全球导航卫星系统（GNSS）海面反射信号的模拟仿真采用的海浪谱多为风驱模型，而忽略了真实复杂环境中涌浪、降雨的影响。为此，提出了一种涌浪、降雨影响下的GNSS海面反射信号模型。首先，对Elfouhaily海浪谱、涌浪谱、降雨谱分别进行仿真，从海浪谱的角度分析涌浪、降雨对GNSS反射信号的影响。然后，设计了引入涌浪、降雨影响因子后的GNSS反射信号建模的方法，并建立噪声模型。最后，对星载场景下仿真得到的二维时延-多普勒相关功率分布图像（DDM）、时延相关功率波形（DW）进行分析，并与英国技术演示卫星（UK TDS-1）实测数据的处理结果进行了对比验证。结果表明:涌浪主要形成对GNSS反射信号影响较大的大尺度粗糙海面，而降雨对GNSS反射信号影响较小；仿真的DDM与实测数据结果的波形有很好的一致性，DW对比的相关系数达到0.92，优于未修正模型的对比结果，模拟的反射信号更为真实，证明了提出的GNSS反射信号建模方法的可行性、有效性。对真实复杂环境下的GNSS反射信号建模及GNSS反射信号星载探测应用研究具有一定的参考意义和实用价值。 

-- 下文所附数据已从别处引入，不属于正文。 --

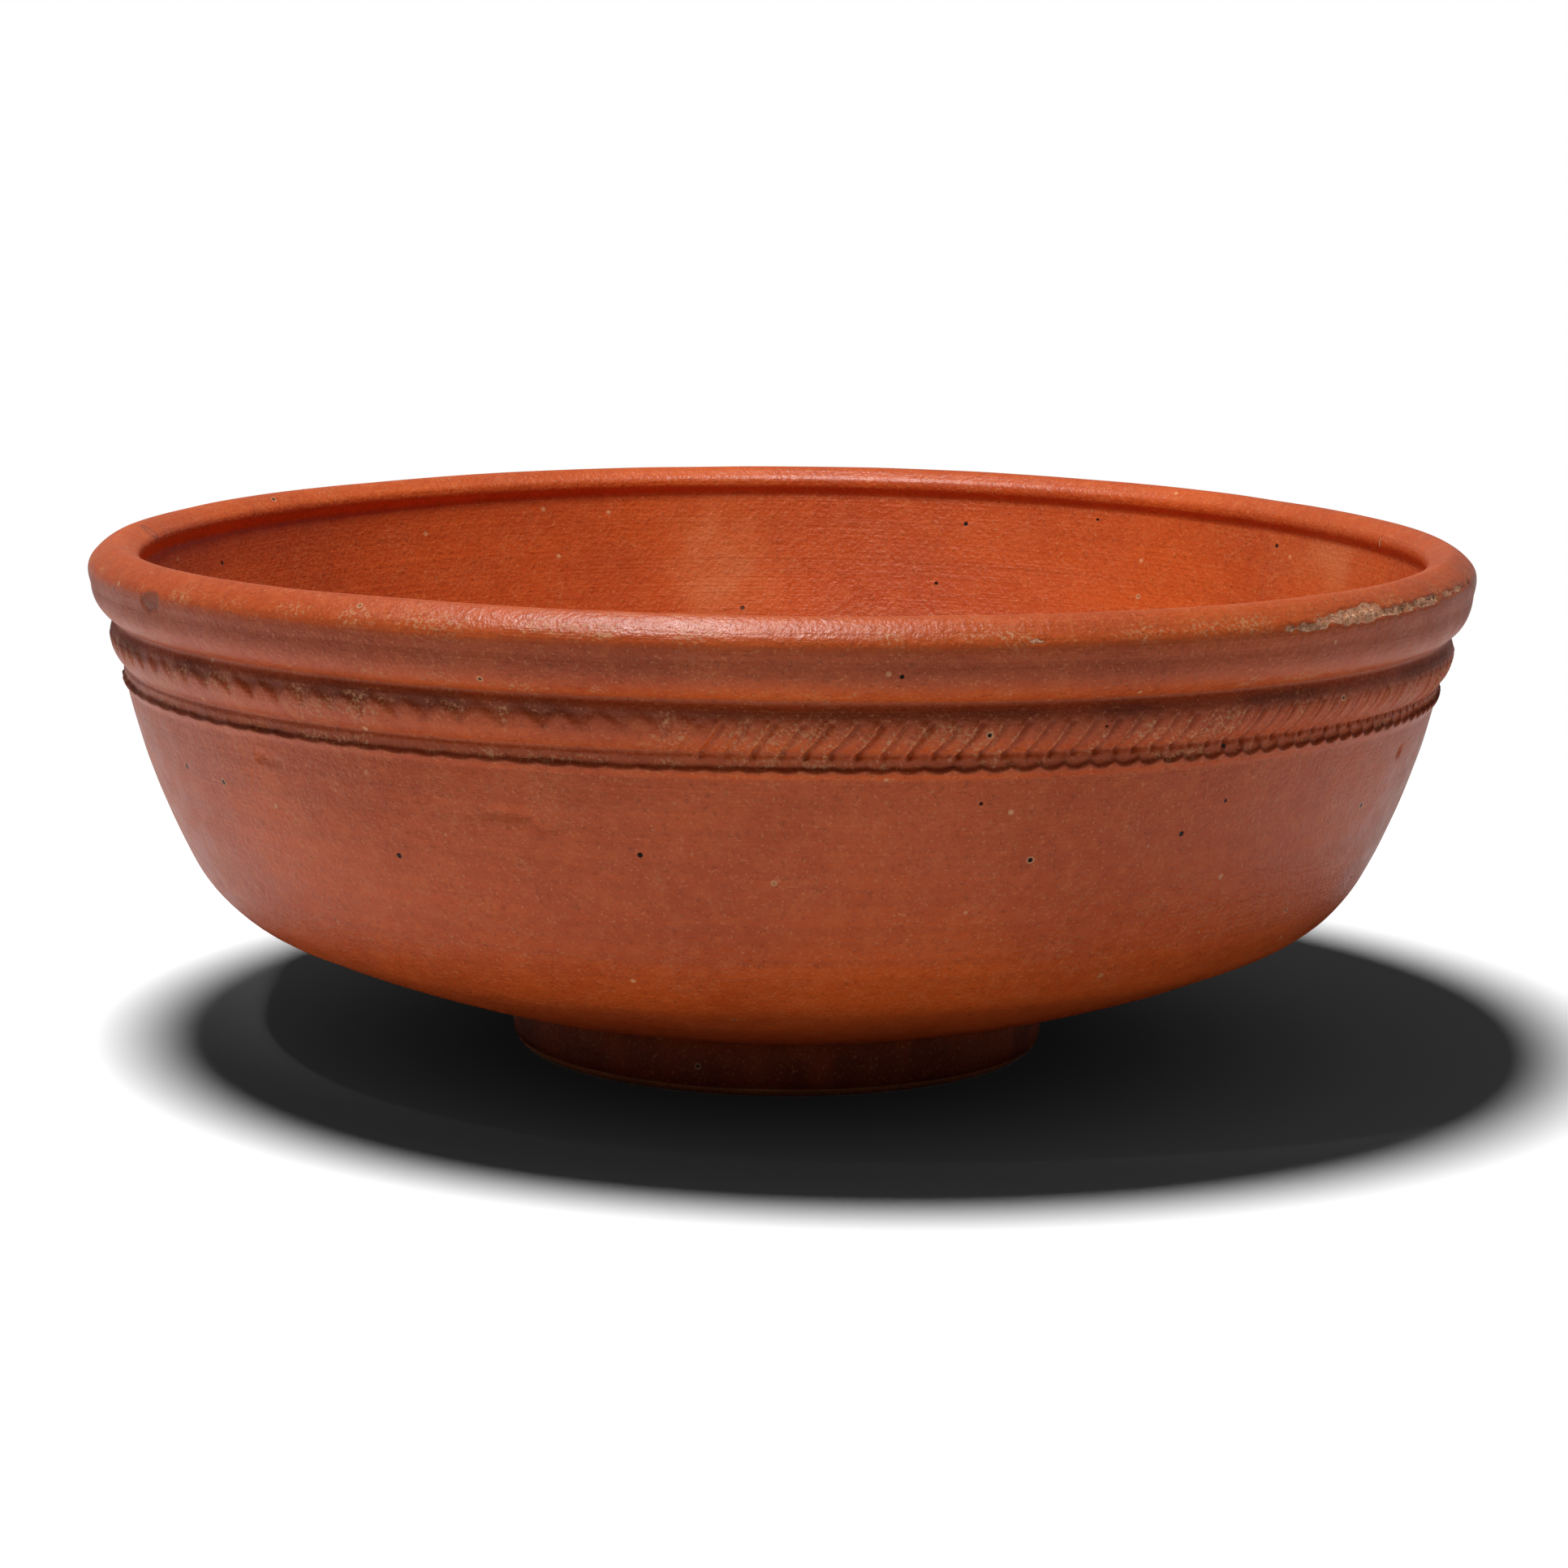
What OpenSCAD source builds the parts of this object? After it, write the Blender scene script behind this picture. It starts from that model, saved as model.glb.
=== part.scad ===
/* [Bowl] */
// Diameter over the lip
rim_d = 180; // [150:1:210]
// Height from the table to the top of the lip
bowl_h = 68; // [60:0.1:76]
// Thickness of the upper wall, slip included
wall_t = 4.9; // [4:0.1:6]
// Thickness of the floor at its centre, slip included
floor_t = 6.6; // [5:0.1:8]

/* [Lip] */
// Width of the thickened lip
lip_w = 6.9; // [6:0.1:8]
// How far the lip overhangs the inside wall
lip_over = 0.8; // [0.5:0.1:1.2]

/* [Mouldings] */
// How far in from the lip the upper ridge stands
upper_in = 2.6; // [2.2:0.1:3]
// How far in from the lip the lower ridge stands
lower_in = 4; // [3.6:0.1:4.4]
// Drop from the top of the lip to the notch above the upper ridge
upper_drop = 9.4; // [9:0.1:10]
// Drop from the top of the lip to the notch above the lower ridge
lower_drop = 15.4; // [15:0.1:16]

/* [Rouletting] */
// Number of beads left standing on the lower ridge
bead_count = 150; // [100:2:160]
// Number of slanting cuts in the band between the ridges
slash_count = 225; // [120:3:240]
// Lean of the slanting cuts from upright, in degrees
slash_lean = 27; // [15:1:35]
// Depth of the notches between the beads
notch_depth = 0.5; // [0.35:0.05:0.55]
// Depth of the slanting cuts
slash_depth = 0.3; // [0.2:0.05:0.35]

/* [Foot] */
// Outside diameter of the foot ring where it meets the bowl
foot_d = 71.4; // [64:0.2:78]
// Height of the foot ring
foot_h = 7; // [6:0.1:8]
// Thickness of the foot ring
foot_t = 5.4; // [4.5:0.1:6]
// Thickness of the clay slurry that joins the foot ring to the bowl
luting_t = 0.6; // [0.4:0.1:0.8]
// Number of scored rings that key the joint
key_count = 2; // [1:1:3]

/* [Slip] */
// Thickness of the glossy slip
slip_t = 0.25; // [0.2:0.05:0.3]

/* [Hidden] */
$fn = 180;

clay_colour = "#c98f62";
foot_colour = "#bd8258";
luting_colour = "#d9a97c";
slip_colour = "#b4502a";

rim_r = rim_d / 2;
lip_in_r = rim_r - lip_w;
wall_in_r = lip_in_r + lip_over;

// Points on a circular arc from a to b, without a. The arc stands s to the
// left of the straight line, so a positive s swells out of the clay.
function bow(a, b, s, n) =
    let (d = b - a, len = norm(d), side = [-d[1], d[0]] / len)
    let (r = (len * len / 4 + s * s) / (2 * abs(s)), half = asin(len / (2 * r)))
    [for (i = [1:n]) let (t = half * (2 * i / n - 1))
        (a + b) / 2 + d / len * r * sin(t) + side * sign(s) * r * (cos(t) - cos(half))];

// Points on a quarter of an ellipse about c, from angle a0 to a1
function quarter(c, rx, ry, a0, a1, n) =
    [for (i = [0:n]) let (t = a0 + (a1 - a0) * i / n) c + [rx * cos(t), ry * sin(t)]];

// A path moved t into the clay, which is on its right-hand side. The first
// point stays on the axis of the bowl.
function inset(path, t) =
    [for (i = [0:len(path) - 1])
        let (a = path[max(0, i - 1)], b = path[min(len(path) - 1, i + 1)])
        let (d = i == 0 ? [1, 0] : (b - a) / norm(b - a))
        path[i] + t * [d[1], -d[0]]];

function reversed(path) = [for (i = [len(path) - 1:-1:0]) path[i]];

// Where the outside wall turns in to the shallow underside
turn_top = [rim_r * 0.858, foot_h + 20];
turn_low = [rim_r * 0.733, foot_h + 10];

// The recess inside the foot ring rises a little to the centre
recess_z = foot_h - 1;
recess_rise = 0.4;

// Inside of the bowl, from the centre of the floor up to the lip
floor_z = recess_z + recess_rise + floor_t;
floor_edge = [rim_r * 0.42, floor_z + 0.9];
turn_low_in = turn_low + wall_t * [-0.84, 0.8];
turn_top_in = turn_top + wall_t * [-0.97, 0.58];
wall_top_in = [wall_in_r, bowl_h - 4.4];
inside = concat(
    [[0, floor_z]],
    bow([0, floor_z], floor_edge, -0.3, 5),
    bow(floor_edge, turn_low_in, -0.7, 7),
    bow(turn_low_in, turn_top_in, -1.35, 9),
    bow(turn_top_in, wall_top_in, -1, 10)
);

// The lip: a small offset under its inner edge, a round inner edge, a broad
// top that falls to the inside and to a round outer edge, and an upright face
lip_seat = [wall_in_r - 0.1, bowl_h - 3.4];
lip_nose = [lip_in_r + 0.1, bowl_h - 2.7];
lip_bend = [lip_in_r + 1.1, bowl_h - 0.95];
lip_crown = [rim_r - 3.4, bowl_h];
lip_edge = [rim_r - 1.1, bowl_h - 1.25];
lip_side = [rim_r, bowl_h - 3.8];
lip_foot = [rim_r - 0.3, bowl_h - 5.2];
lip = concat(
    bow(wall_top_in, lip_seat, -0.12, 3),
    bow(lip_seat, lip_nose, 0.1, 3),
    bow(lip_nose, lip_bend, 0.35, 5),
    bow(lip_bend, lip_crown, 0.25, 5),
    bow(lip_crown, lip_edge, 0.2, 4),
    bow(lip_edge, lip_side, 0.28, 5),
    bow(lip_side, lip_foot, 0.05, 2)
);

// The hollow flank of the lip turns under to a notch, and the upper ridge
// stands out below it
upper_r = rim_r - upper_in;
lower_r = rim_r - lower_in;
upper_notch = [upper_r, bowl_h - upper_drop];
upper_root = [upper_r - 0.2, bowl_h - upper_drop - 3.2];
ridge_swell = 0.25;
upper_ridge = concat(
    bow(lip_foot, upper_notch, 0.4, 6),
    bow(upper_notch, upper_root, ridge_swell, 5)
);

// The band of slanting cuts turns under to a second notch, and the lower
// ridge with its beads stands out below that
lower_notch = [lower_r, bowl_h - lower_drop];
lower_root = [lower_r - 0.25, bowl_h - lower_drop - 2.9];
band_swell = 0.2;
band = concat(
    bow(upper_root, lower_notch, band_swell, 2),
    bow(lower_notch, lower_root, ridge_swell, 2)
);

// The outside wall, its low turn, and the shallow underside down to the foot
wall_top = lower_root + [-0.15, -0.3];
foot_top_r = foot_d / 2;
foot_top = [foot_top_r, foot_h];
wall = concat(
    [wall_top],
    bow(wall_top, turn_top, 0.75, 9),
    bow(turn_top, turn_low, 1.5, 9),
    bow(turn_low, foot_top + [0.3, 0.2], 1, 9)
);

// The foot tapers down a little and has a round lower edge
foot_low_r = foot_top_r - 0.6;
edge_r = 1.4;
slip_end = 0.5;
end_angle = asin((edge_r - slip_end) / edge_r);
foot_side = concat(
    [foot_top],
    bow(foot_top, [foot_low_r, edge_r], 0.05, 3),
    quarter([foot_low_r - edge_r, edge_r], edge_r, edge_r, -end_angle / 4, -end_angle, 3)
);

glossy = concat(inside, lip, upper_ridge, band, wall, foot_side);
clay_surface = inset(glossy, slip_t);

// Where the stretches of the clay surface begin and end in that list
foot_at = len(glossy) - len(foot_side);
band_at = len(inside) + len(lip) + len(upper_ridge);
wall_at = band_at + len(band);
// The coat is thicker under the wheel cuts, so the clay steps back there
under_cuts = 0.6;
clay_bowl = concat(
    [for (i = [0:band_at - 2]) clay_surface[i]],
    [clay_surface[band_at - 1] - [under_cuts, 0.1], clay_surface[wall_at] - [under_cuts, 0]],
    [for (i = [wall_at + 1:foot_at - 1]) clay_surface[i]]
);

// The joint: flat seats on the bowl and on the foot ring, scored with rings
seat_out_r = foot_top_r - slip_t;
seat_in_r = foot_top_r - foot_t;
seat_z = foot_h - luting_t;
clay_foot = concat(
    [[seat_out_r, foot_h]],
    [for (i = [foot_at + 1:len(glossy) - 1]) clay_surface[i]]
);
// The outer corner of the foot ring's seat lies on the clay surface
foot_fall = clay_foot[1] - clay_foot[0];
seat_corner = clay_foot[0] + foot_fall * (seat_z - foot_h) / foot_fall[1];
key_w = 0.9;
key_depth = 0.35;
// The scored rings on the seat at height z, cut in the direction up, from the
// outer edge to the inner one
function scored(z, up) =
    [for (k = [1:key_count])
        let (r = seat_out_r + (seat_in_r - seat_out_r) * k / (key_count + 1))
        each [[r + key_w / 2, z], [r, z + up * key_depth], [r - key_w / 2, z]]];

recess_edge = [seat_in_r - 2, recess_z];
recess = concat([recess_edge], bow(recess_edge, [0, recess_z + recess_rise], -0.25, 5));

module bowl_body() {
    color(clay_colour)
        rotate_extrude() {
            polygon(concat(
                clay_bowl,
                [clay_foot[0]],
                scored(foot_h, 1),
                [[seat_in_r, foot_h]],
                recess
            ));
        }
}

module foot_ring() {
    inner_low_r = seat_in_r + 0.5;
    inner_edge_r = 1.2;
    color(foot_colour)
        rotate_extrude() {
            polygon(concat(
                [for (p = clay_foot) if (p[1] < seat_z) p],
                [[foot_low_r - edge_r, 0], [inner_low_r + inner_edge_r, 0]],
                quarter([inner_low_r + inner_edge_r, inner_edge_r], inner_edge_r, inner_edge_r, 255, 180, 4),
                [[seat_in_r, seat_z]],
                reversed(scored(seat_z, -1)),
                [seat_corner]
            ));
        }
}

module luting_slip() {
    color(luting_colour)
        rotate_extrude() {
            polygon(concat(
                [clay_foot[0]],
                scored(foot_h, 1),
                [[seat_in_r, foot_h]],
                [recess_edge],
                bow(recess_edge, [seat_in_r, seat_z], -0.2, 5),
                reversed(scored(seat_z, -1)),
                [seat_corner]
            ));
        }
}

// Cuts of a toothed wheel: one edge of an upright square bar sinks depth into
// a face of radius r at height z. A cut leans to one side, and its bar tips
// outwards where the face does.
module wheel_cuts(count, r, z, depth, bar_w, bar_len, lean, tip) {
    for (i = [0:count - 1]) {
        rotate([0, 0, 360 * i / count])
            translate([r - depth, 0, z])
                rotate([0, tip, 0])
                    rotate([lean, 0, 0])
                        translate([bar_w / sqrt(2), 0, 0])
                            rotate([0, 0, 45])
                                cube([bar_w, bar_w, bar_len], center = true);
    }
}

module bead_notches() {
    face = (lower_notch + lower_root) / 2;
    wheel_cuts(bead_count, face[0] + ridge_swell, face[1], notch_depth, 1.2, 3.2, 0, 0);
}

module slashes() {
    face = (upper_root + lower_notch) / 2;
    fall = upper_root - lower_notch;
    tip = atan(fall[0] / fall[1]);
    wheel_cuts(slash_count, face[0] + band_swell, face[1], slash_depth, 0.8, 3, slash_lean, tip);
}

module slip_coat() {
    color(slip_colour)
        difference() {
            rotate_extrude() {
                polygon(concat(glossy, reversed(clay_foot), reversed(clay_bowl)));
            }
            bead_notches();
            slashes();
        }
}

bowl_body();
foot_ring();
luting_slip();
slip_coat();
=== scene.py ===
# %% [markdown]
# A red-slipped bowl. The real one is thrown on a wheel from fine clay, its
# outline turned with a profile tool, a toothed wheel rolled round two
# mouldings, and the leather-hard bowl dipped in a glossy slip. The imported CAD
# model gives the size. Everything below is worked out from its boxes.

# %% Load the frame
import math

import bmesh
import bpy
import numpy as np
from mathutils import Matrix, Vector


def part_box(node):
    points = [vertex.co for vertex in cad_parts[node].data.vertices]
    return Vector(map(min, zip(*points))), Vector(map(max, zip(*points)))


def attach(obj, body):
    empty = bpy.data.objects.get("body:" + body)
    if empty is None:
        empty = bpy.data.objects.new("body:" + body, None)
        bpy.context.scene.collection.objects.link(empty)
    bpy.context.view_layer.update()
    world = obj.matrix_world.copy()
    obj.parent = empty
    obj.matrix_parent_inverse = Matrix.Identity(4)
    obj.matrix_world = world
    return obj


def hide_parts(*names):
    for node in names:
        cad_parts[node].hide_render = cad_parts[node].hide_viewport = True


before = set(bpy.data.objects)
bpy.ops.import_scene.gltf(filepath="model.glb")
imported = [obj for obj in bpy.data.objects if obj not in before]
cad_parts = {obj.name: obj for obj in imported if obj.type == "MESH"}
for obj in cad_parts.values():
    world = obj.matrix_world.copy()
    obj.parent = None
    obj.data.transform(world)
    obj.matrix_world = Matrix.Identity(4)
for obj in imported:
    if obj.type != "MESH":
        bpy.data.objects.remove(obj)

MM = 0.001
DEG = math.radians(1)
FULL_TURN = 2 * math.pi
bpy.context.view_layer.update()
rim_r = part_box("slip_coat")[1].x / MM
bowl_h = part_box("slip_coat")[1].z / MM
slip_t = 0.25
foot_top_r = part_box("luting_slip")[1].x / MM + slip_t
print(f"lip radius {rim_r:.1f} mm, height {bowl_h:.1f} mm, foot radius {foot_top_r:.1f} mm")

# %% [markdown]
# The section. A turned bowl is one outline carried round an axis, so the
# outline comes first: named turning points in millimetres, joined by shallow
# arcs. Places on the lip count from its radius and from the top, and places
# near the foot count from the top of the foot.

# %% Turning points inside and on the lip
foot_h = 7.0
floor_z = foot_h + 6.0
wall_in_r = rim_r - 6.4

floor_edge = (rim_r * 0.42, floor_z + 0.9)
turn_low_in = (rim_r * 0.733 - 4.1, foot_h + 13.9)
turn_top_in = (rim_r * 0.858 - 4.75, foot_h + 22.8)
wall_top_in = (wall_in_r, bowl_h - 4.4)
lip_seat = (wall_in_r - 0.05, bowl_h - 3.5)
lip_nose = (rim_r - 6.8, bowl_h - 2.7)
lip_bend = (rim_r - 5.8, bowl_h - 0.95)
lip_crown = (rim_r - 3.4, bowl_h)
lip_edge = (rim_r - 0.78, bowl_h - 1.85)
lip_side = (rim_r, bowl_h - 3.8)
lip_foot = (rim_r - 0.3, bowl_h - 5.2)
print(f"the lip is {lip_side[0] - wall_top_in[0]:.1f} mm thick")

# %% Turning points of the mouldings, the wall and the foot
upper_r = rim_r - 2.6
lower_r = rim_r - 4.0

flank_low = (rim_r - 1.6, bowl_h - 8.6)
upper_notch = (upper_r - 0.8, bowl_h - 9.95)
upper_ridge = (upper_r, bowl_h - 11.95)
lower_notch = (lower_r - 0.65, bowl_h - 16.0)
lower_ridge = (lower_r, bowl_h - 17.5)
wall_top = (lower_r - 0.75, bowl_h - 18.9)
turn_top = (rim_r * 0.858, foot_h + 20)
turn_low = (rim_r * 0.733, foot_h + 10)
junction = (foot_top_r + 0.3, foot_h + 0.2)
foot_top = (foot_top_r, foot_h)
foot_side = (foot_top_r - 0.6, 1.4)
foot_edge = (foot_top_r - 1.05, 0.5)
slip_end = (foot_top_r - 1.4, 0.75)
print(f"the band between the ridges is {upper_ridge[1] - lower_ridge[1]:.1f} mm high")

# %% [markdown]
# Each leg is an arc between two turning points, with its name and how far it
# swells out of the clay. A name later finds its place along the outline.

# %% Join them by arcs
SAMPLE = 0.05


def bow(a, b, rise):
    """Points on an arc from a to b that swells out of the clay by rise, without a."""
    a, b = np.array(a), np.array(b)
    chord = b - a
    length = np.hypot(*chord)
    out = np.array([-chord[1], chord[0]]) / length
    steps = max(2, int(length / SAMPLE))
    t = np.linspace(0, 1, steps + 1)[1:, None]
    return a + chord * t + out * rise * 4 * t * (1 - t)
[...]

Modeling of GNSS-R signal under effects of swell and rain

The simulation of global navigation satellite system (GNSS) signal reflected from the ocean surface mostly uses wind-driven wave spectrum, which ignores the effect of swell and rain in real complex environment. For this reason, a model of GNSS signal reflected from the ocean surface under the effect of swell and rain is proposed. First, Elfouhaily spectrum, swell spectrum and rain spectrum are simulated respectively. The effects of swell and rain on GNSS-R signal are analyzed form the perspective of wave spectrum. Then, the method of modeling the GNSS-R signal after introducing the factors of swell and rain is designed. The noise model is established. Finally, the delay-Doppler maps(DDM) and dely waveform(DW) simulated in the spaceborne scenario are analyzed and compared with the results of the UK TDS-1 measured data. The validation results show that the swell mainly forms the large-scale rough sea surface which has great influence on the GNSS-R signal, while the rain has little influence on the GNSS-R signal. The simulated DDM has good consistency with the measured data, and the correlation coefficient between simulated DW and measured data is 0.92, which is better than the comparison result of the uncorrected model. The simulated reflected signal is more real, which proves the feasibility and effectiveness of the proposed GNSS-R signal modeling method. It has certain reference significance and practical value for the modeling of GNSS-R signal in real complex environment and the application of GNSS-R spaceborne detection.